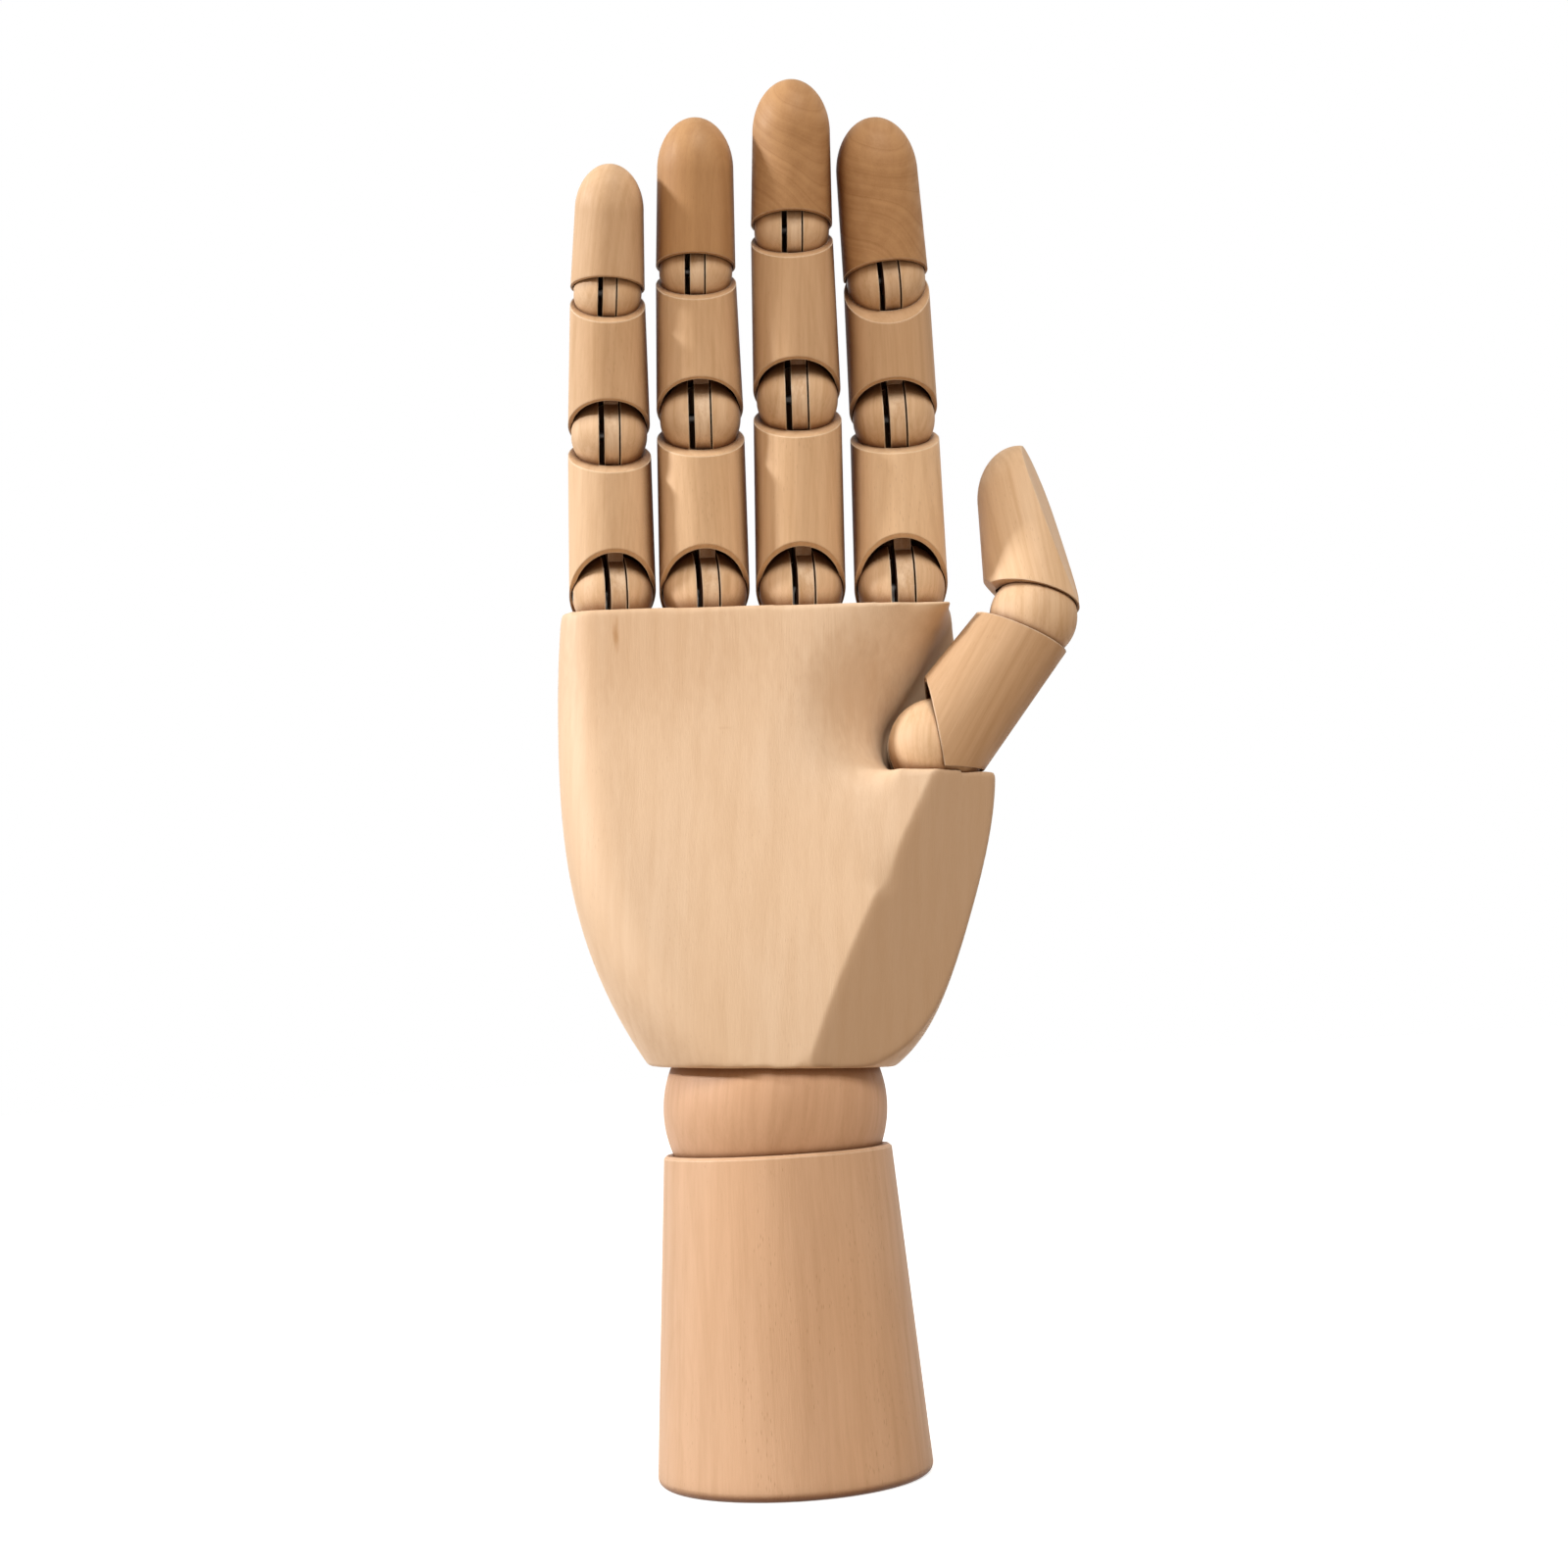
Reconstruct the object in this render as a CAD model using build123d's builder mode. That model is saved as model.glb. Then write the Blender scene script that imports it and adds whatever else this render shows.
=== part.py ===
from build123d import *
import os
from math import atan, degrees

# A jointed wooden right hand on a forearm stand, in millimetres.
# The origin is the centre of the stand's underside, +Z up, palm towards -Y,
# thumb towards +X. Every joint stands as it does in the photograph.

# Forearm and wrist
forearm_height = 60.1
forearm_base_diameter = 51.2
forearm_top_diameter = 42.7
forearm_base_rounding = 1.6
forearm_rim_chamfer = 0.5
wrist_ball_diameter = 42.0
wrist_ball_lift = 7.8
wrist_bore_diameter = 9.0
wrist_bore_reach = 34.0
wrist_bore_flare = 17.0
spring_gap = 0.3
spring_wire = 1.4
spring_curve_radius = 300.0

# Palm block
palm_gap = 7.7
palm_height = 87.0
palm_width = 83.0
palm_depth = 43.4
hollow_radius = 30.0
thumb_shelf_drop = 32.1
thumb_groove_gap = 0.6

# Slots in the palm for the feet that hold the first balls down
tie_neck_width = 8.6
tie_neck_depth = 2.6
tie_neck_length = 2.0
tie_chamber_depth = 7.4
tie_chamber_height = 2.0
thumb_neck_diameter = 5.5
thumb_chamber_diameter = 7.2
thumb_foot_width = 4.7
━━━
Work to do:
Copy the lines from the start of the data verbatim, stopping after the line containing "from math import atan, degrees".

Written answer:
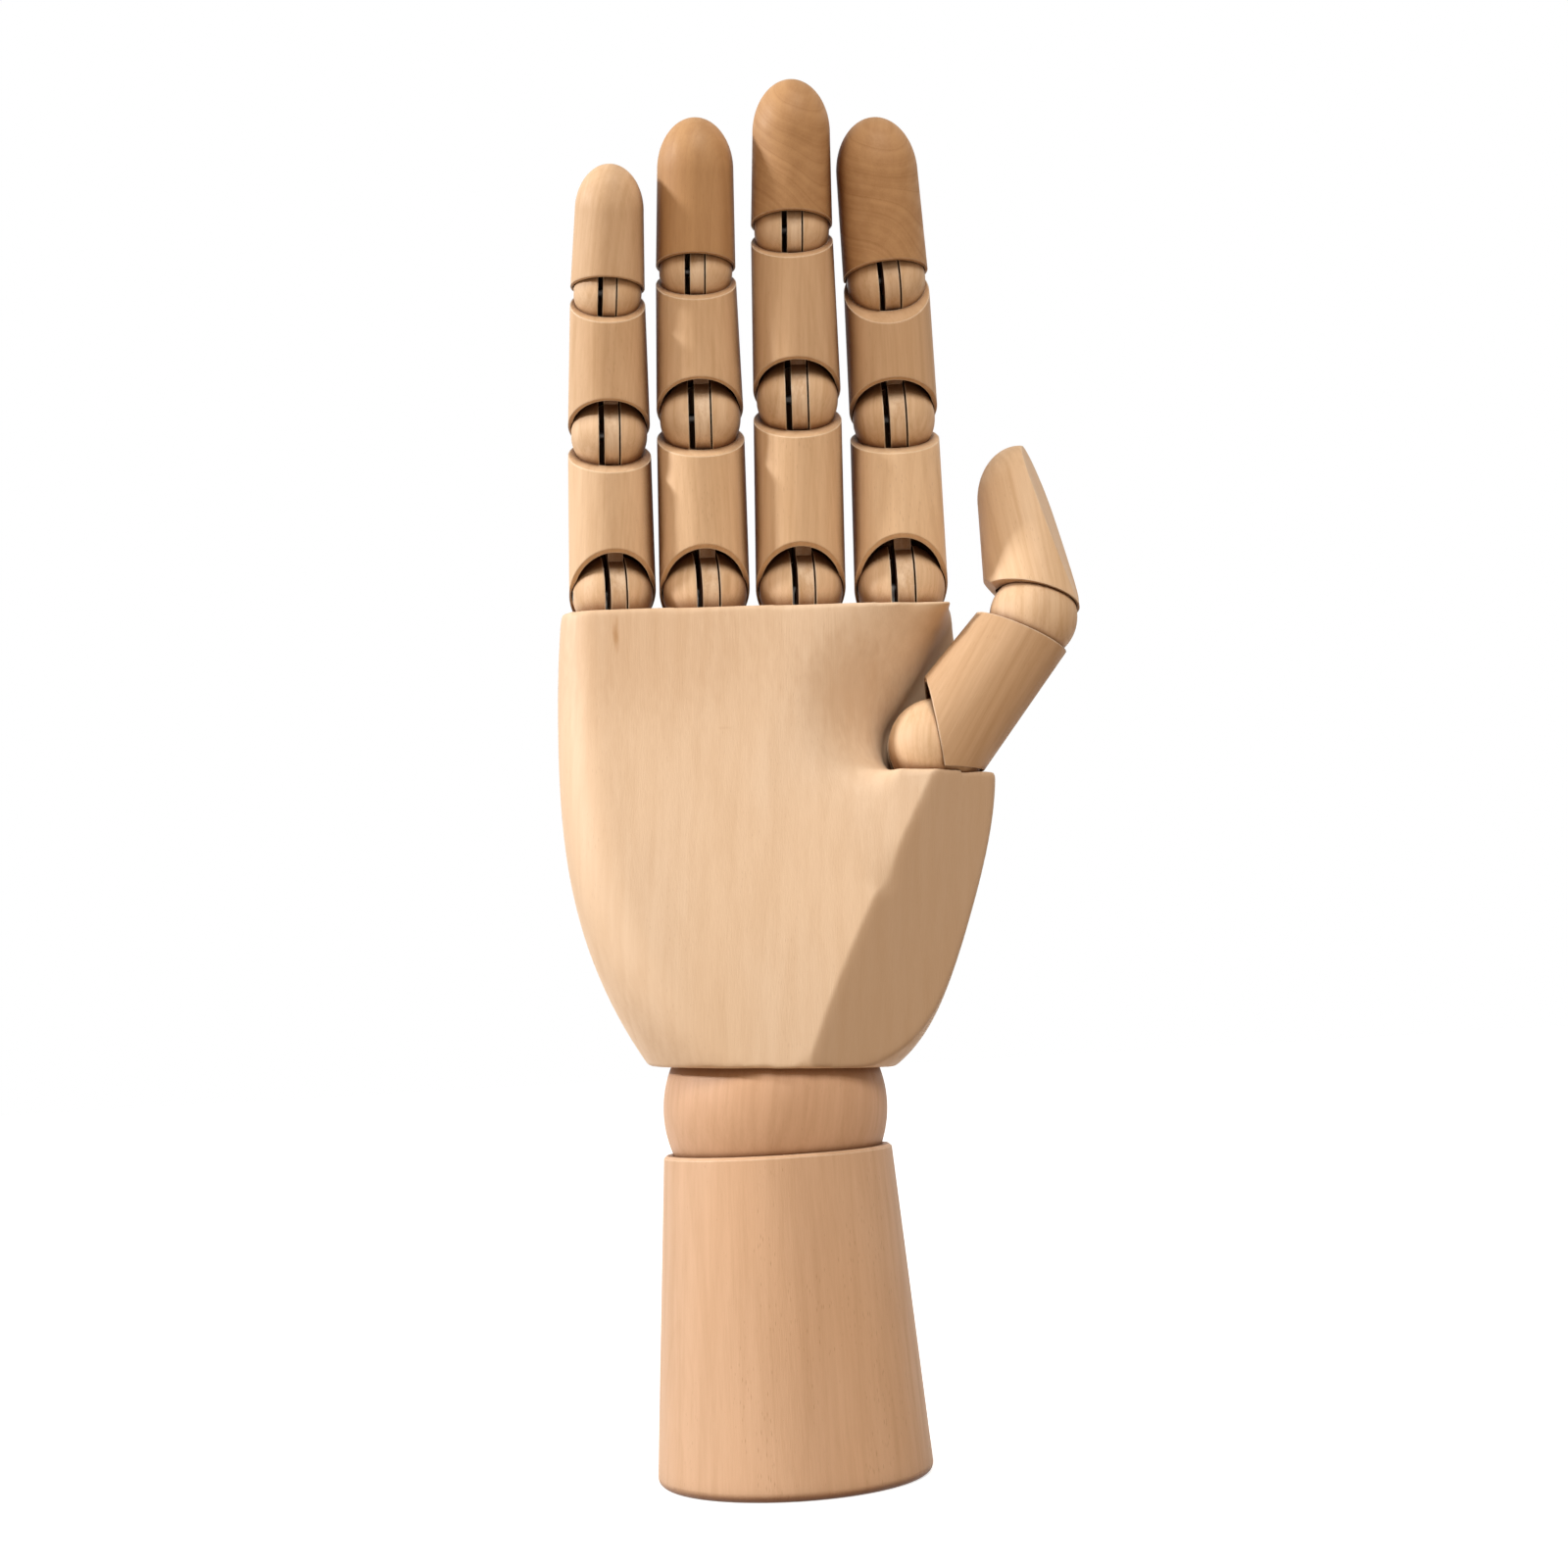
Reconstruct the object in this render as a CAD model using build123d's builder mode. That model is saved as model.glb. Then write the Blender scene script that imports it and adds whatever else this render shows.
=== part.py ===
from build123d import *
import os
from math import atan, degrees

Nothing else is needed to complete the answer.